» **Task directions**
Repeat every line, exactly, from the very first through the one where "# +X points" appears. Add nothing else.
---------- Recorded data
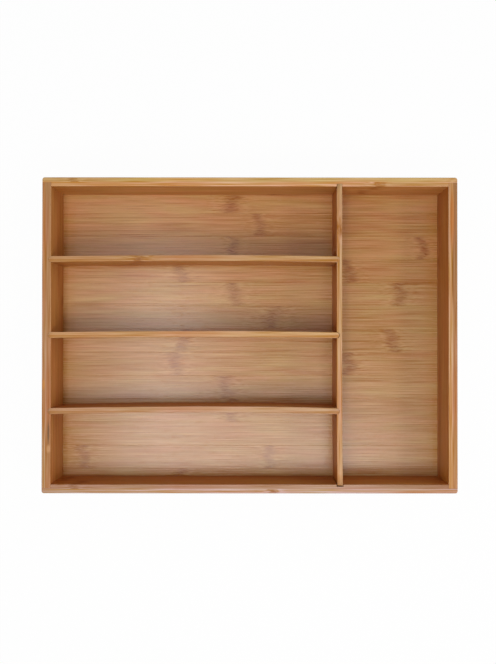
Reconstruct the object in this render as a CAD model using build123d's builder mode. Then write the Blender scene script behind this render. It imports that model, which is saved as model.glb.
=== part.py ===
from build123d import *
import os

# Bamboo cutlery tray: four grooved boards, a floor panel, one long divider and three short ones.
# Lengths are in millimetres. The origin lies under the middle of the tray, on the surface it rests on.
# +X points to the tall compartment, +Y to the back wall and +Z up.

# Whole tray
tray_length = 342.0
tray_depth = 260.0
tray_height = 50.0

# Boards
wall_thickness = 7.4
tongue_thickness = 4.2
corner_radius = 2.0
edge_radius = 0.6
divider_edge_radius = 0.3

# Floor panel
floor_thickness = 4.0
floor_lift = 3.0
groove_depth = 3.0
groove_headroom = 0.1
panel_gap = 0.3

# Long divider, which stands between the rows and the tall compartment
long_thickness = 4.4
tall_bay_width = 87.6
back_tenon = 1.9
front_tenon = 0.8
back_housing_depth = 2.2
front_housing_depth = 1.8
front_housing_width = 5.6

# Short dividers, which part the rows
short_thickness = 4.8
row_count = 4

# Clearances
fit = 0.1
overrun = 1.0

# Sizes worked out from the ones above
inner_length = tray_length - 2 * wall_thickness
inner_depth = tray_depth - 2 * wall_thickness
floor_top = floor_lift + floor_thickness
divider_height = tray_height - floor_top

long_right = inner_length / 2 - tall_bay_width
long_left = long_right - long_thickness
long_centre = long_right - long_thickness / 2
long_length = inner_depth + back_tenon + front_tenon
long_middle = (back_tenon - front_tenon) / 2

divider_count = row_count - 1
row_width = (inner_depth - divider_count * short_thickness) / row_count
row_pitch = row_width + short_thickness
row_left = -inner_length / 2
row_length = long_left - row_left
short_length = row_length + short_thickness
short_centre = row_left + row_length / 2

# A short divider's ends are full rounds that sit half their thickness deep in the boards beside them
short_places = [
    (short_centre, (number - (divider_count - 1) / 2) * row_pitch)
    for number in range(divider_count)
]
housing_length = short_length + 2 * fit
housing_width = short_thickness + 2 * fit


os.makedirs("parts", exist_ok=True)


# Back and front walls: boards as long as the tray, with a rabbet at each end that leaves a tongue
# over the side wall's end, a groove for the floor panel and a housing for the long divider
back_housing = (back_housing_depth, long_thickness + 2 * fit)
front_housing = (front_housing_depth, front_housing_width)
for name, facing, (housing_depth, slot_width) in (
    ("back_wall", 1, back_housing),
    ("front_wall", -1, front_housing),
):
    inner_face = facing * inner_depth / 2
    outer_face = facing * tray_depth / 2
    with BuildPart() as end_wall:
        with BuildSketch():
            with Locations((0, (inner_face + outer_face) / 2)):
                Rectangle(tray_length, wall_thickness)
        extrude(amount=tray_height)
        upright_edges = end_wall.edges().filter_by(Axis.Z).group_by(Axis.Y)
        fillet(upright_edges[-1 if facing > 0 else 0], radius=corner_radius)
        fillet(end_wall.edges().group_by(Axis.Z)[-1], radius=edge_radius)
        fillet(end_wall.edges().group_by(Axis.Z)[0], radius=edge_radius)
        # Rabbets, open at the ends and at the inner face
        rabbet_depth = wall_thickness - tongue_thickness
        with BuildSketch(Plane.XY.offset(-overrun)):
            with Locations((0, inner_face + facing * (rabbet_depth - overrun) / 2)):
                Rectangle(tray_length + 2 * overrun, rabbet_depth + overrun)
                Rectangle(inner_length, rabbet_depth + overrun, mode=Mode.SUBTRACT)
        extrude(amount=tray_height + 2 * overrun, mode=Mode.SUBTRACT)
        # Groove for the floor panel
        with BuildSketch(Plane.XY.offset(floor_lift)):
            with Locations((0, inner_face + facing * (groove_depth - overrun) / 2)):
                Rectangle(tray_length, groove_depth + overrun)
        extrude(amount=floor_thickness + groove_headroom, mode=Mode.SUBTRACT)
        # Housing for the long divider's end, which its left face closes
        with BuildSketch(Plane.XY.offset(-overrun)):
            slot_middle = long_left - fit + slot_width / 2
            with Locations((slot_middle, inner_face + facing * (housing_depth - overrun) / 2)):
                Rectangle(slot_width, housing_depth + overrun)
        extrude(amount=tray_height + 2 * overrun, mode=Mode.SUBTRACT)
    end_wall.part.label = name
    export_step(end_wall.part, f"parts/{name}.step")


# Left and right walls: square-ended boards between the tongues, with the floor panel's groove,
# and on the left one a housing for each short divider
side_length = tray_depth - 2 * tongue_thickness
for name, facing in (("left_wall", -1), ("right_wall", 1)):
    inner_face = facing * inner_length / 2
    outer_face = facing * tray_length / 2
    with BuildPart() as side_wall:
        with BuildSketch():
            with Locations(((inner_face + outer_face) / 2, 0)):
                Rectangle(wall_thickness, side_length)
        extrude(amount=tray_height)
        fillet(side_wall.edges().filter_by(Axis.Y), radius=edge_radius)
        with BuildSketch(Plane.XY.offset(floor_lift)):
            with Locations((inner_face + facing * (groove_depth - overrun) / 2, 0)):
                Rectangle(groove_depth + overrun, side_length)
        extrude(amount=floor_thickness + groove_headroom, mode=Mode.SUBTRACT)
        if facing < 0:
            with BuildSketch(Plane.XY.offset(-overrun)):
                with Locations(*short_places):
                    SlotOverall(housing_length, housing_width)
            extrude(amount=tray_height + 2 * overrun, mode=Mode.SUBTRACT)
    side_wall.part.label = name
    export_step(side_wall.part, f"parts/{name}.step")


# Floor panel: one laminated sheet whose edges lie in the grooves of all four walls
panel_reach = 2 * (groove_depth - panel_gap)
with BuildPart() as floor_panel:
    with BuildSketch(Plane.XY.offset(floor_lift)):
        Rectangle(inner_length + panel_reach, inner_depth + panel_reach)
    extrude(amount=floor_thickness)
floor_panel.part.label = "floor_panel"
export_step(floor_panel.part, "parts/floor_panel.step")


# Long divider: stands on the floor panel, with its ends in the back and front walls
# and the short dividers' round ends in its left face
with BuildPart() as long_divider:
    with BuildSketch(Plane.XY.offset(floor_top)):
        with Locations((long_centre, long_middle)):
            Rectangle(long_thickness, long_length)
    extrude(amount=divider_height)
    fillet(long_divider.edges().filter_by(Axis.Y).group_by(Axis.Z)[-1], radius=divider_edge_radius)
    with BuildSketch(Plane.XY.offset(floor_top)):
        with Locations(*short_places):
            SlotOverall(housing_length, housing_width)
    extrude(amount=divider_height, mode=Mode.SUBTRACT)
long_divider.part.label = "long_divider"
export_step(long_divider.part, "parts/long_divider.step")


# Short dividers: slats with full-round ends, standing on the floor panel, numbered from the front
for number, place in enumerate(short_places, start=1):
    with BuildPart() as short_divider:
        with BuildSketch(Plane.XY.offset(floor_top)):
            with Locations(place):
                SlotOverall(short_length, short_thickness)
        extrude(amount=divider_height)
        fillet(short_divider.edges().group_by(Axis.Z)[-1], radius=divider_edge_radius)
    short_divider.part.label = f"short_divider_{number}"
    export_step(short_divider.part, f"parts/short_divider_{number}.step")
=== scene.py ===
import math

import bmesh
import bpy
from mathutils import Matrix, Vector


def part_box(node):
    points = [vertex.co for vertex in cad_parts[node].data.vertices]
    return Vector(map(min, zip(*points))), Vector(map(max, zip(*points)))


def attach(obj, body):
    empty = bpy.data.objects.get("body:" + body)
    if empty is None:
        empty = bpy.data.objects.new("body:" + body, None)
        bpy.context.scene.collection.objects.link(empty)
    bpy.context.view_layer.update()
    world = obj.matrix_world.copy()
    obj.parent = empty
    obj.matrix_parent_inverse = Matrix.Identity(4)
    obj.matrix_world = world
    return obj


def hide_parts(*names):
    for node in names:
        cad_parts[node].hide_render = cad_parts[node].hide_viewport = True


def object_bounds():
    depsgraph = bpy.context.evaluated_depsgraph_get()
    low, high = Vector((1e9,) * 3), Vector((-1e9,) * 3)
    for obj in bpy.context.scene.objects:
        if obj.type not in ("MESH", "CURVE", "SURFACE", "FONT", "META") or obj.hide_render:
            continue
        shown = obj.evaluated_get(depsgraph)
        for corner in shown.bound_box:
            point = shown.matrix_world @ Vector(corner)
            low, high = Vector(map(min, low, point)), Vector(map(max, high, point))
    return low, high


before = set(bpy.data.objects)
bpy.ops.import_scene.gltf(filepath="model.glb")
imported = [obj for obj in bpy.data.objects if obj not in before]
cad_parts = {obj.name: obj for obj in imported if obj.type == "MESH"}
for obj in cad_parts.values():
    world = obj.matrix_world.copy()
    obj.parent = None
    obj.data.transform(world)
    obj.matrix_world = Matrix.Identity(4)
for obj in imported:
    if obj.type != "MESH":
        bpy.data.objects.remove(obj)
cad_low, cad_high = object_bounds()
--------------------
» **Correct result**
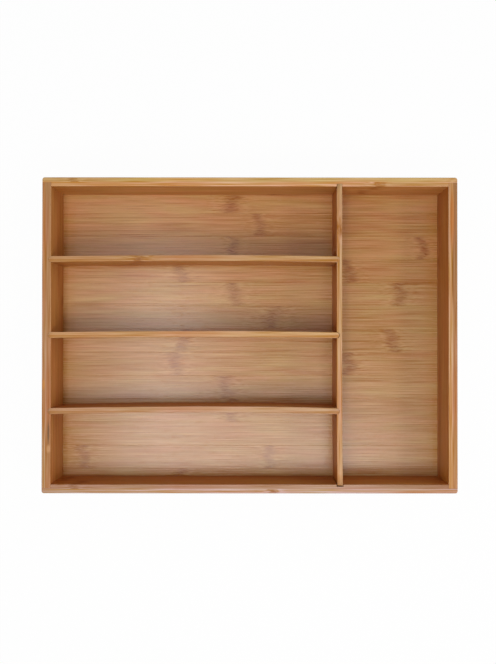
Reconstruct the object in this render as a CAD model using build123d's builder mode. Then write the Blender scene script behind this render. It imports that model, which is saved as model.glb.
=== part.py ===
from build123d import *
import os

# Bamboo cutlery tray: four grooved boards, a floor panel, one long divider and three short ones.
# Lengths are in millimetres. The origin lies under the middle of the tray, on the surface it rests on.
# +X points to the tall compartment, +Y to the back wall and +Z up.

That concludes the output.